Not everything in the culture, even a fully Christian culture, is from God of course. Just as sin led to the loss of original justice and led to the introduction of physical suffering, distorting our experience of physical creation, so to the devil and the flesh attempt to distort our social culture. That‘s why we have false religions, and laws that do not conform to the natural law.

When it comes to traditions within the Church at least though, a traditionalist will take as his starting point the idea that what we have inherited is the cumulative result of the working of the Holy Spirit.

The neo-conservative, by contrast, will assume that it is the work of human hands in the main.

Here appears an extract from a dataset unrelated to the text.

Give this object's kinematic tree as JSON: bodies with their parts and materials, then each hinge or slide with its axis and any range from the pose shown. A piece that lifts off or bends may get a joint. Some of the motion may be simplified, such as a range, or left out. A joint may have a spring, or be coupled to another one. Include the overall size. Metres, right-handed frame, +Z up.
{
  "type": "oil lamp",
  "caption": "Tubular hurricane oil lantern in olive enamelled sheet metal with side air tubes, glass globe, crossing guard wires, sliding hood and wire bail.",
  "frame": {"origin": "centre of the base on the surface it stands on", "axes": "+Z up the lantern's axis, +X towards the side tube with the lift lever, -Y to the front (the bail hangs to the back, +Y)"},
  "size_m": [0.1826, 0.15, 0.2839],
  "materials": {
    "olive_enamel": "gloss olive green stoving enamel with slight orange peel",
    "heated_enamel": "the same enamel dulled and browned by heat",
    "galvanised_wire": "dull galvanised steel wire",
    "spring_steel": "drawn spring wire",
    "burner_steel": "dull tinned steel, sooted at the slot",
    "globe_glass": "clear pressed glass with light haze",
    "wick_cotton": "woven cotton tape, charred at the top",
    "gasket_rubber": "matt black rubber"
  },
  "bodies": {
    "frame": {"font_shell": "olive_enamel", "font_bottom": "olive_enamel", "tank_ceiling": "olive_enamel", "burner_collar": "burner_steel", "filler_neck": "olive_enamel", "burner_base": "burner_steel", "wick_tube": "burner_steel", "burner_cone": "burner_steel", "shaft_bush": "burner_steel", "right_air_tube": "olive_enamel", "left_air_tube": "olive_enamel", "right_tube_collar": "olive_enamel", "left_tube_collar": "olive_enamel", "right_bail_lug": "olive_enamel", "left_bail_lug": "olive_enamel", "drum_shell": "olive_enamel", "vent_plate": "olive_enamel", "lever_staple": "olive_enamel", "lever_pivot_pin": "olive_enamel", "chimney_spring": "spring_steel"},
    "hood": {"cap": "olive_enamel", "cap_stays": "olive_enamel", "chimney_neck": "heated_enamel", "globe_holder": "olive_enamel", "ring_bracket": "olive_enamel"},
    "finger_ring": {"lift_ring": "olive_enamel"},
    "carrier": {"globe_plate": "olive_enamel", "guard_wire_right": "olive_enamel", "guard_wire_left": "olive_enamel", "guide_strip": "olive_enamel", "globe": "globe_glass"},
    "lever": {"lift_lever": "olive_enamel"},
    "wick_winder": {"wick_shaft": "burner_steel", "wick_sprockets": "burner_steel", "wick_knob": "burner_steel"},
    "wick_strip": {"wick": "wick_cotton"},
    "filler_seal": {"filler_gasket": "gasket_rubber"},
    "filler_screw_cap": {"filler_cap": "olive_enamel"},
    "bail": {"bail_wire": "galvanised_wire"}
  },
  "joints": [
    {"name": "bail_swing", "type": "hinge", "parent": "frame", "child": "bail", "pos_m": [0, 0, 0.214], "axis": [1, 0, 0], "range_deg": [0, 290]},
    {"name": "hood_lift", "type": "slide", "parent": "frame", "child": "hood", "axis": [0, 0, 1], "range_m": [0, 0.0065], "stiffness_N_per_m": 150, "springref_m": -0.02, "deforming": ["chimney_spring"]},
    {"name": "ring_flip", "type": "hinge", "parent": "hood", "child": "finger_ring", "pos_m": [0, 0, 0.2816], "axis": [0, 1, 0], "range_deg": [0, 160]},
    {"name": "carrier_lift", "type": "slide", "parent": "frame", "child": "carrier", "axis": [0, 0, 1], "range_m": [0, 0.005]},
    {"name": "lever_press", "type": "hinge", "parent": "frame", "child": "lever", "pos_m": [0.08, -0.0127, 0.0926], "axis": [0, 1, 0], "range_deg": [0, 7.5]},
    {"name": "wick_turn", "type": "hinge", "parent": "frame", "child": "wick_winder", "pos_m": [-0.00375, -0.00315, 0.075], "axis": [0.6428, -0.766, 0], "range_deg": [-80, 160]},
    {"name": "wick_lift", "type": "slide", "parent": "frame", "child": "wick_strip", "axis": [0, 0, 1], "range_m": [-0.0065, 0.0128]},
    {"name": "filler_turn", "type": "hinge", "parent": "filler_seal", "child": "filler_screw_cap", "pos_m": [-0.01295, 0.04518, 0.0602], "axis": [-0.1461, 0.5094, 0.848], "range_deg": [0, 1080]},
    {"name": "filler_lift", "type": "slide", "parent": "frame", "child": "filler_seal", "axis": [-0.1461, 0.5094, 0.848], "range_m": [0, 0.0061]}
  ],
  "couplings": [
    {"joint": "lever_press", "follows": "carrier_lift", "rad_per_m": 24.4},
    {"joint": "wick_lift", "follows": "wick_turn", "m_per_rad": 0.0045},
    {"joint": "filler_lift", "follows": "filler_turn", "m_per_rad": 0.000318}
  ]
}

That is not to say that traditions don’t have a view in supporting belief in the neoconservative framework, they do – but they are essentially viewed as things that can be manipulated for teaching purposes at the will of the Magisterium. Much modern theology starts from an assumption that what comes down to us needs to be pruned of human accretions, and reconnected to its authentic sources – hence the search for the ‘real’ St Thomas, or the ‘real’ St Augustine.

A 'ressourcement' theologian will be deeply interested in patristics, for example, and the works of the great saints as sources which can throw fresh light on modern concerns. The subsequent reflections and approaches inspired by these saints, however, are generally regarded as syntheses appropriate to a particular age only, to be discarded in favour of a bringing of the works of the originals into the language and context of today.

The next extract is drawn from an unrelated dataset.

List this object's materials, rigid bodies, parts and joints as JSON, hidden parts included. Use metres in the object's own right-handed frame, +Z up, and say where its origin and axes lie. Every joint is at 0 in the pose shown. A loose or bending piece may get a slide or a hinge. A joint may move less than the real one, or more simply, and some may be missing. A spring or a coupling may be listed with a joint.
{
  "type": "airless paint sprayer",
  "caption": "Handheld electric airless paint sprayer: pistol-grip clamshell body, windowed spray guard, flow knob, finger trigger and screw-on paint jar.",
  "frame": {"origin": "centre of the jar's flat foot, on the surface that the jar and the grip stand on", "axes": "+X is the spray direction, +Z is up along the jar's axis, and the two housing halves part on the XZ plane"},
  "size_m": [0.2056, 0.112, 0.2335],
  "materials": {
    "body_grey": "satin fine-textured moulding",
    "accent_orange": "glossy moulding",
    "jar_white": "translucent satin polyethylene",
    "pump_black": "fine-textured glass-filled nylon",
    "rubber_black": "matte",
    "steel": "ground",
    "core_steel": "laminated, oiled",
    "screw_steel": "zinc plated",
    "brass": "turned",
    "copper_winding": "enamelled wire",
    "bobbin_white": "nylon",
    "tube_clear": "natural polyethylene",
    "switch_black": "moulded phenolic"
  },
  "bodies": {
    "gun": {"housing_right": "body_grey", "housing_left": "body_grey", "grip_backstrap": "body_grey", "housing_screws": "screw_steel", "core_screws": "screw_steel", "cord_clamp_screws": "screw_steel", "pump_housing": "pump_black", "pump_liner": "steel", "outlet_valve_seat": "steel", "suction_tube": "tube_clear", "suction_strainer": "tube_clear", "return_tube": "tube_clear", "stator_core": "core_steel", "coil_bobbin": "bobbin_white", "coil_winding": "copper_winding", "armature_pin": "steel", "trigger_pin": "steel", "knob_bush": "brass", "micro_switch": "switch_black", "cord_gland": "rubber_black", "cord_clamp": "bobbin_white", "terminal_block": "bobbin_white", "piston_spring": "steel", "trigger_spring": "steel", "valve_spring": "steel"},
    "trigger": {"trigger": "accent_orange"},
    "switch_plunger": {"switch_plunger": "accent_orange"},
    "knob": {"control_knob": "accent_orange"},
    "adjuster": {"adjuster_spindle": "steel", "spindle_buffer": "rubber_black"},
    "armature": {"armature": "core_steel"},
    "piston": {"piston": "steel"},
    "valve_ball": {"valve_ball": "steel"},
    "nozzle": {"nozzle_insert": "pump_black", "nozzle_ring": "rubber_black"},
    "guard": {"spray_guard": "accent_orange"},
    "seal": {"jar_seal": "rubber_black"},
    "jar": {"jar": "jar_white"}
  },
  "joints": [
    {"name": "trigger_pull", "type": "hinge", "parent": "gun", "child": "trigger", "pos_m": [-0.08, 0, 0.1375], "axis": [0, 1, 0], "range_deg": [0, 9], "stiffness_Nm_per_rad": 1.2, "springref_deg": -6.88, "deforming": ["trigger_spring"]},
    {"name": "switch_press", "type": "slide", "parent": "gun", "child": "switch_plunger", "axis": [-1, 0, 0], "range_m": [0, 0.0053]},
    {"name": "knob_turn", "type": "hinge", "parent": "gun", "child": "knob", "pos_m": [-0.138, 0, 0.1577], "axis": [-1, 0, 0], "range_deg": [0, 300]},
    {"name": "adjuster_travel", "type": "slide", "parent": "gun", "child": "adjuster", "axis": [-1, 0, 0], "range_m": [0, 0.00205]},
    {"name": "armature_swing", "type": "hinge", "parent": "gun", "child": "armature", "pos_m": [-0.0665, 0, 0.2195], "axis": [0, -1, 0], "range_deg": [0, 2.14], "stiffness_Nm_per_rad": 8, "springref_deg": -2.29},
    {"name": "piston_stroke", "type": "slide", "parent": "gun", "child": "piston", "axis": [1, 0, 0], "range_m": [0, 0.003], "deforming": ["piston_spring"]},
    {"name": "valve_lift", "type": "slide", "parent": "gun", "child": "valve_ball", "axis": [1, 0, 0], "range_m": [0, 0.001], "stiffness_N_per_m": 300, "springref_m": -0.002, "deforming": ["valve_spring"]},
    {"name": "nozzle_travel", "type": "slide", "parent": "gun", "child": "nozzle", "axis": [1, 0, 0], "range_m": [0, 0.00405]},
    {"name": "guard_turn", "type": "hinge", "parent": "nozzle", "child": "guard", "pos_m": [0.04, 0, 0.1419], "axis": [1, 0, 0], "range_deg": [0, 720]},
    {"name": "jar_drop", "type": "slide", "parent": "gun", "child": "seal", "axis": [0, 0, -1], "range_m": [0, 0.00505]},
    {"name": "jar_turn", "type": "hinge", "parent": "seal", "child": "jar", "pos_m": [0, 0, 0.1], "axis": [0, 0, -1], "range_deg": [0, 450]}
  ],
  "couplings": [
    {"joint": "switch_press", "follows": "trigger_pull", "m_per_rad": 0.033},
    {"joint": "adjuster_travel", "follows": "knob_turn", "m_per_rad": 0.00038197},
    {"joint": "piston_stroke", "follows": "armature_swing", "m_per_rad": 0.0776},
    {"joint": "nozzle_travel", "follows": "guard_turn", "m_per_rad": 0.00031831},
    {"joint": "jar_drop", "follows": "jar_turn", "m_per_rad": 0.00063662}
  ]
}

By contrast, the traditionalist generally starts by assuming that that ecclesial traditions are the high point of a process of inspired development, and hence the later syntheses, and are in fact the proper test of the orthodoxy of new ideas and practices.

And in fact this is my final proposition.

  • Extrinsic tradition is the primary test of new ideas and practices.

So! What do you think? Have I understood it correctly??? Does it explain some of the differences in perspective you sometimes run up against?